_Exercise description:_ Return, word for word, every line that follows.

═══ Dataset extract

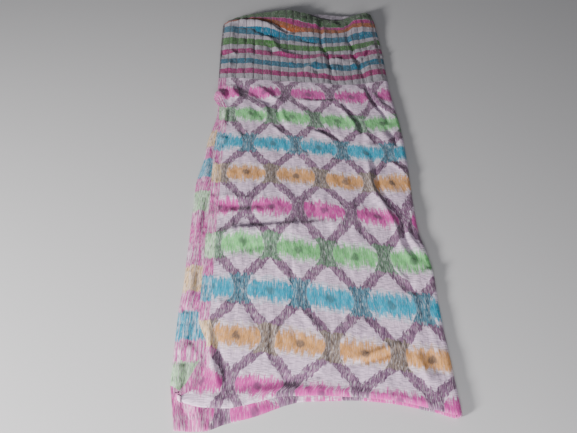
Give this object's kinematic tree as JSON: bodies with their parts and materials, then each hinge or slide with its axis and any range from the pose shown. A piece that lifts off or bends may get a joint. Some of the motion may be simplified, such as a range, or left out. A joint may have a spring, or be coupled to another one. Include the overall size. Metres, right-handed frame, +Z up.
{
  "type": "folded long scarf",
  "caption": "Long woven scarf lying folded across and lengthwise, with an ogee-lattice body, a cross-striped end with a lifted wavy edge, and a pale woven border.",
  "frame": {"origin": "on the floor, under the middle of the folded scarf", "axes": "+Y along the scarf from its cross folds to its woven ends, +X across to the lengthwise fold, +Z up"},
  "size_m": [0.4, 0.989, 0.024],
  "materials": {
    "pattern_cloth": "soft, slightly puckered plain weave with dyed warp pattern",
    "stripe_cloth": "soft, puckered plain weave with cross stripes and thin dark lengthwise threads",
    "border_cloth": "soft plain weave, pale dyed blocks",
    "inner_cloth": "soft plain weave"
  },
  "bodies": {
    "root": {"patterned_stretch": "pattern_cloth", "striped_end": "stripe_cloth", "upper_cross_fold": "pattern_cloth", "lower_cross_fold": "pattern_cloth", "lengthwise_fold": "pattern_cloth", "border_strip": "border_cloth", "under_layer": "inner_cloth", "hidden_layers": "inner_cloth"}
  },
  "joints": []
}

══════

_Answer to this exercise:_
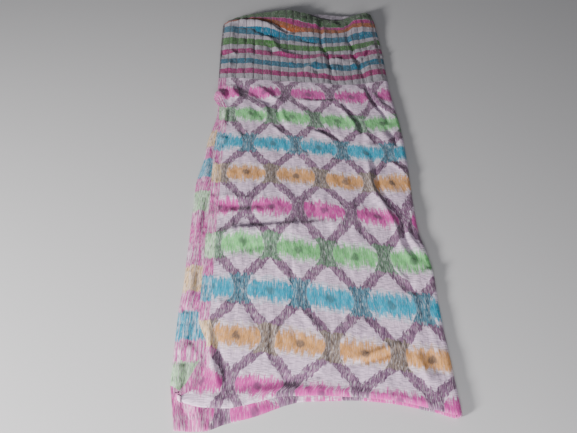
Give this object's kinematic tree as JSON: bodies with their parts and materials, then each hinge or slide with its axis and any range from the pose shown. A piece that lifts off or bends may get a joint. Some of the motion may be simplified, such as a range, or left out. A joint may have a spring, or be coupled to another one. Include the overall size. Metres, right-handed frame, +Z up.
{
  "type": "folded long scarf",
  "caption": "Long woven scarf lying folded across and lengthwise, with an ogee-lattice body, a cross-striped end with a lifted wavy edge, and a pale woven border.",
  "frame": {"origin": "on the floor, under the middle of the folded scarf", "axes": "+Y along the scarf from its cross folds to its woven ends, +X across to the lengthwise fold, +Z up"},
  "size_m": [0.4, 0.989, 0.024],
  "materials": {
    "pattern_cloth": "soft, slightly puckered plain weave with dyed warp pattern",
    "stripe_cloth": "soft, puckered plain weave with cross stripes and thin dark lengthwise threads",
    "border_cloth": "soft plain weave, pale dyed blocks",
    "inner_cloth": "soft plain weave"
  },
  "bodies": {
    "root": {"patterned_stretch": "pattern_cloth", "striped_end": "stripe_cloth", "upper_cross_fold": "pattern_cloth", "lower_cross_fold": "pattern_cloth", "lengthwise_fold": "pattern_cloth", "border_strip": "border_cloth", "under_layer": "inner_cloth", "hidden_layers": "inner_cloth"}
  },
  "joints": []
}